President Joseph Biden announced that the United States will remove its remaining 2,500 soldiers from Afghanistan on September 11, ending the nation’s longest war. The U.S.-Afghanistan War, which has lasted almost twenty years, has cost the United States 2,300 soldiers’ lives and two trillion dollars, while more than 100,000 Afghanis have been killed. Presidents Barack Obama and Donald Trump had also said the U.S. would pull out of the country, though neither carried out the task while in office. Biden seems to be fully committed to ending the war in order to shift U.S. attention and resources to the more important contests with China and Russia.

How did it begin? President George W. Bush announced a “war on terror” after the al-Qaeda’s terrorist attack on the United States on September 11 2001 that killed almost 3,000 people. At the time the Taliban, a fundamentalist Islamic sect, held power over three quarters of Afghanistan and had given a safe haven to Osama in Laden and his al-Qaeda terrorist organization. When the Taliban refused to hand over Bin Laden, the United States launched an invasion that was subsequently joined by the United Nations and the North Atlantic Treaty Organization, with more than 60 nations involved.

Today, for the U.S. government and the U.S. population, the war was no longer so important. The 800,000 U.S. servicemen and women who served in Afghanistan, represent just 0.25 percent of the total population. And although over 20,000 U.S. troops were wounded, that was a small number compared to the 58,000 Americans who died in the 14-year long Vietnam War. Most Americans could just forget the war—and they did. At the same time, no president wanted to end the war, because that would mean recognizing the U.S. military and political defeat in Afghanistan.

In 2003 the U.S. declared war on Iraq, which a had no role in the September 11 attack, an important anti-war movement developed, with demonstrations of more than 100,000 in several cities. With 170,000 U.S. troops in Iraq in 2007 and 90,000 troops in Afghanistan in 2011, the movement grew. Then, with the election of Obama in 2008, who ran as an anti-war candidate, followed by both the killing of Bin Laden and the end of the war in Iraq in 2011, the U.S. anti-war movement declined and became insignificant. After 2015, when the United States had succeeded in holding the Taliban in check and driving al-Qaeda out of Afghanistan, troops there were drawn down from 100,000 to just a few thousand. Trump actually ran as an anti-war candidate, promising to end America’s endless wars and attempts at regime change in other countries. Trump even signed an agreement with the Taliban to withdraw U.S. troops by May 1 of this year, which Biden has now extended to September.

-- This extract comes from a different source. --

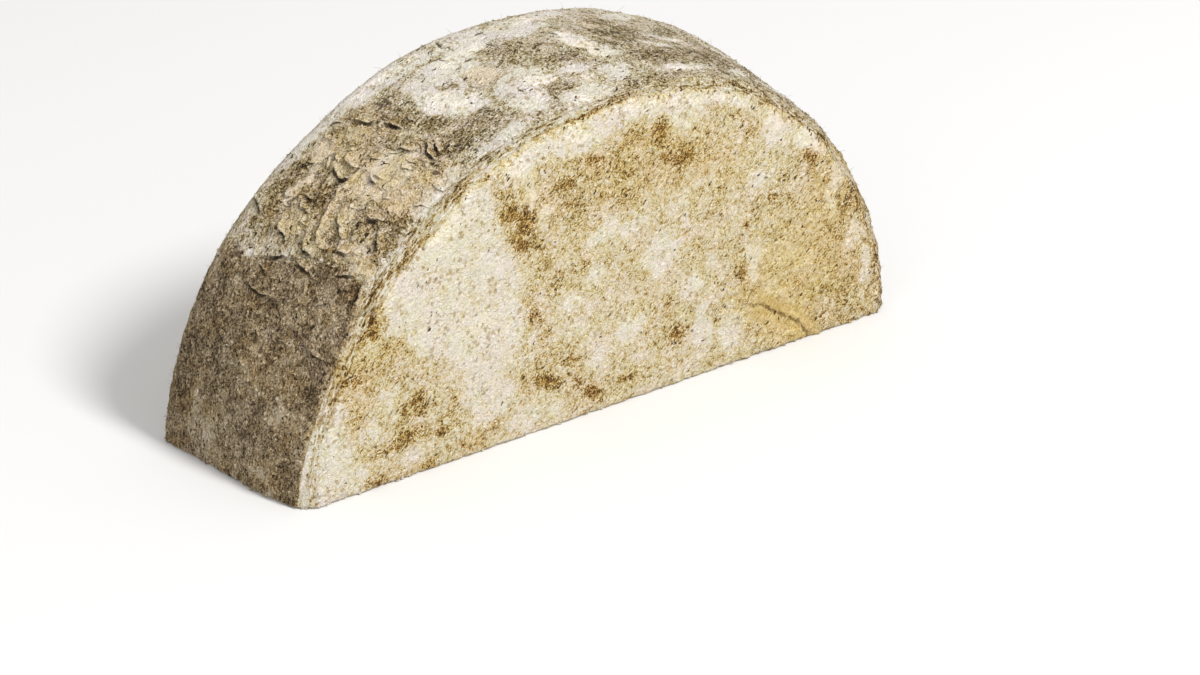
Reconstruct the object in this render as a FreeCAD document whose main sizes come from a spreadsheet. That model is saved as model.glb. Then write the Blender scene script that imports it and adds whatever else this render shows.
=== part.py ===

While Senator Bernie Sanders has backed Biden, a number of both Republican and Democratic party leaders are critical of Biden’s decision for a variety of reasons. First, they fear that the Afghan government, created by the United States, will quickly collapse and the Taliban will take power. Second, if the Taliban take power, critics fear the United States will be unable to monitor and fight Islamic extremism in the region. Third, others argue that a Taliban government will restrict women’s rights and persecute non-Pushtun peoples. There is also fear that these changes in Afghanistan might lead to a resurgence of militant Islam in Pakistan, destabilizing that nuclear power. More immediately, the Taliban say they will take military action against U.S. troops that remain after the May 1 date they agreed to with the Trump administration.

Since the United States became the world’s largest oil producer, thanks to fracking, and is now turning to non-carbon energy sources, Afghanistan, Iraq, and the entire Middle East are no longer quite as important to the American capitalist class. The U.S. ruling class now turns its attention to its greatest economic competitor: China.